That can be taken further and generalized out.

It's been a while since I did much Python metaprogramming-navel-gazing, but if
you can't do something to automatically detect the arity of the operations'
lambdas/functions, you can at least explicitly annotate the operations data
with their arity -- which is already implicitly being done (as code instead of
data) in `compute`'s 3 if-statements + the 3 "compute_with_N_operands"
functions.

From there, you'll only have 1 case once, instead of 3 cases with each one
manifesting in 2 different places.
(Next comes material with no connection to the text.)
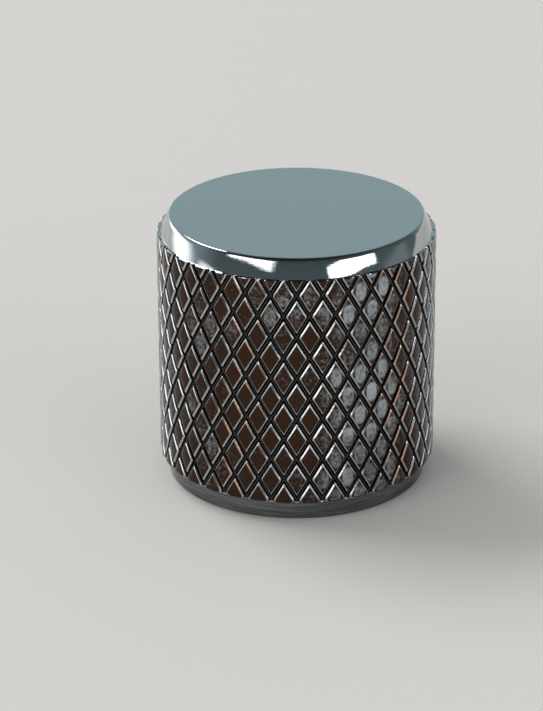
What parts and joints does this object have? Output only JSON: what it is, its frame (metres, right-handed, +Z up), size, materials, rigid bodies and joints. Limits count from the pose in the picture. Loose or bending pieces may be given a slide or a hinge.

And just about half of the code disappears.

\----

edit: since adjkant already covered the "automatically detect the arity of the
operations' lambdas/functions" approach to removing all the cases,
([https://news.ycombinator.com/item?id=17329772](https://news.ycombinator.com/item?id=17329772)),
here is the gist of what I meant by "explicitly annotate the operations data
with their arity":

    
    
        import math, operator
    
        class rpn_engine:
            def __init__(self):
                self.stack = []
                self.catalog = {"+":    (2, operator.add),
                                "-":    (2, operator.sub),
                                "*":    (2, operator.mul),
                                "/":    (2, operator.truediv),
                                "^2":   (1, lambda x: x * x),
                                "SQRT": (1, math.sqrt),
                                "C":    (0, self.stack.pop),
                                "AC":   (0, self.stack.clear)}
    
            def compute(self, operation):
                (arity, op) = self.catalog[operation]
                operands = reversed([self.stack.pop() for _ in range(arity)])
                return self.stack.push(op(*operands))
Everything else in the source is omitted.